→ **WORK INSTRUCTIONS**
Restate the opening lines of the material below word for word, stopping after the line that contains "wasm.setup();".

........

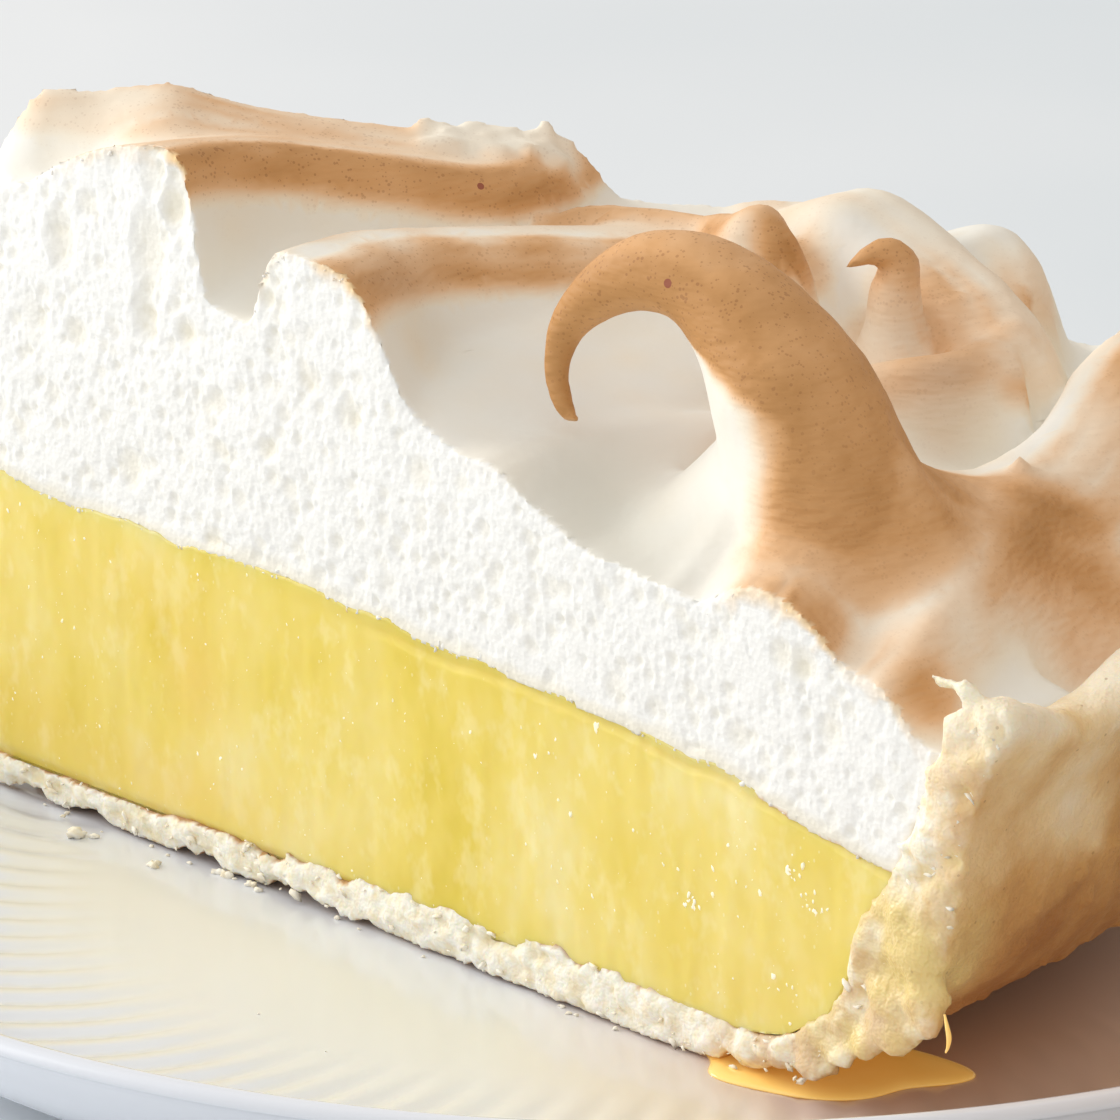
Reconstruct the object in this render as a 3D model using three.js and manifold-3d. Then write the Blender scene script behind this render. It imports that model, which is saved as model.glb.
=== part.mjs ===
// A cut slice of lemon meringue pie on a small dessert plate.
//
// Millimetres, +Z up. The origin is the centre of the plate's foot ring, on the table.
// The slice's tip points along -X and its crust end along +X. The near cut faces -Y.
// Food shapes are worked out in the pie's own frame: its origin is the pie's centre, at
// the underside of the crust, and the slice lies evenly to both sides of +X.
import * as THREE from 'three';
import { mergeVertices } from 'three/addons/utils/BufferGeometryUtils.js';
import Module from 'manifold-3d';

const wasm = await Module();
wasm.setup();

// ---------------------------------------------------------------- driving dimensions
const SLICE_ANGLE = THREE.MathUtils.degToRad(50);
const TIP_RADIUS = 0.8;          // the tip is a narrow blunt edge
const TOUCH_GAP = 0.3;           // clearance between pieces that lie on each other

const PLATE_RADIUS = 80;
const PLATE_HEIGHT = 17;
const WELL_HEIGHT = 6;           // top of the plate's flat well
const FOOT_RADIUS = 48;          // middle of the foot ring
const FOOT_WIDTH = 4;
const PLATE_SIDES = 84;

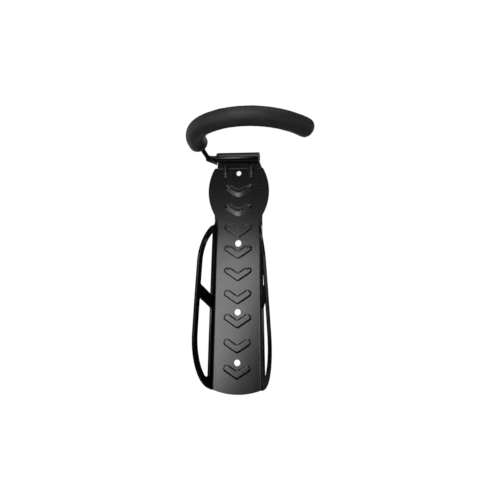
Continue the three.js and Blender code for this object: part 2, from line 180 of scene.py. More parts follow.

........

→ **COMPLETE RESPONSE**
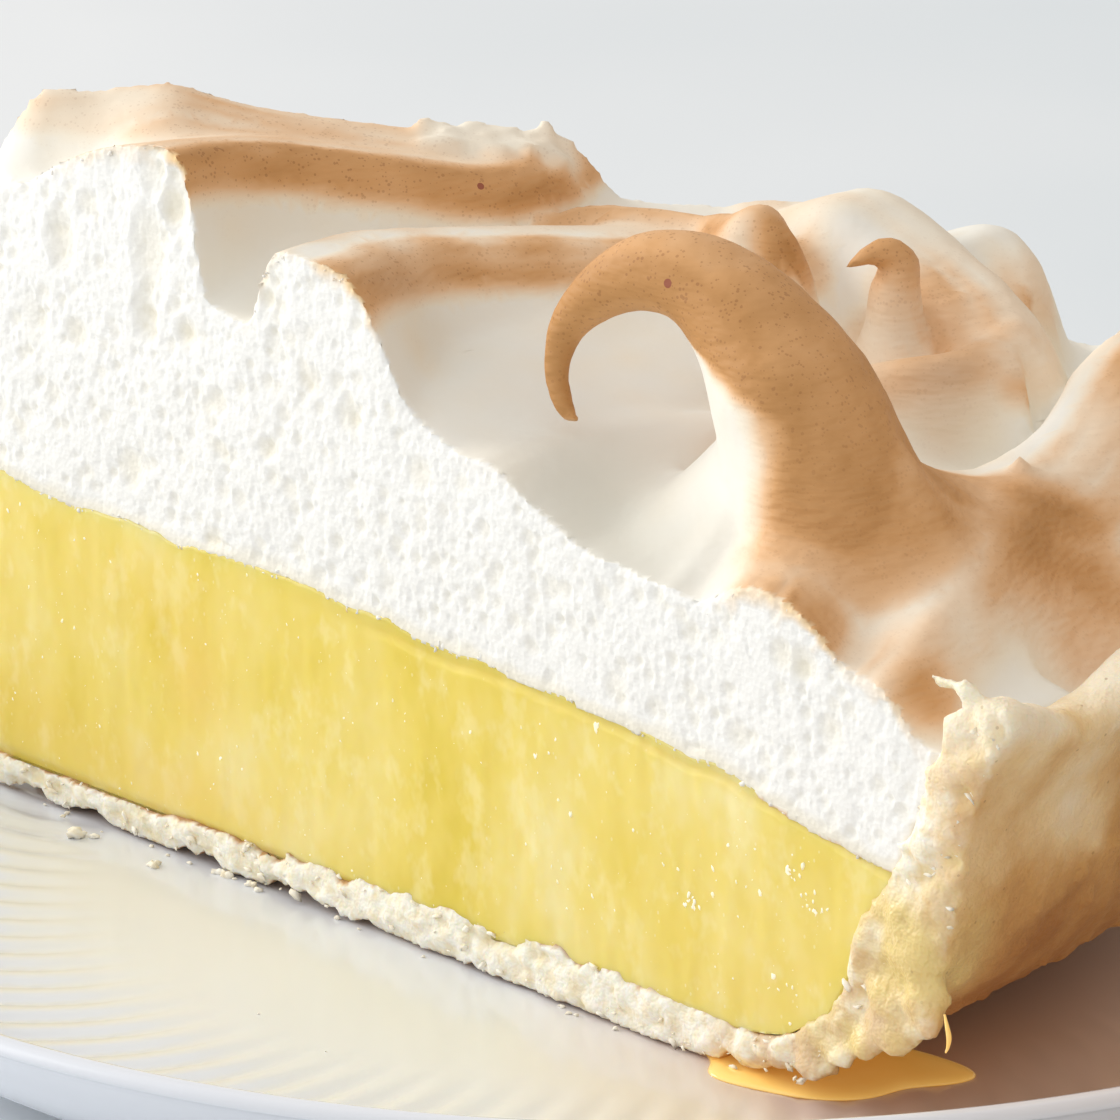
Reconstruct the object in this render as a 3D model using three.js and manifold-3d. Then write the Blender scene script behind this render. It imports that model, which is saved as model.glb.
=== part.mjs ===
// A cut slice of lemon meringue pie on a small dessert plate.
//
// Millimetres, +Z up. The origin is the centre of the plate's foot ring, on the table.
// The slice's tip points along -X and its crust end along +X. The near cut faces -Y.
// Food shapes are worked out in the pie's own frame: its origin is the pie's centre, at
// the underside of the crust, and the slice lies evenly to both sides of +X.
import * as THREE from 'three';
import { mergeVertices } from 'three/addons/utils/BufferGeometryUtils.js';
import Module from 'manifold-3d';

const wasm = await Module();
wasm.setup();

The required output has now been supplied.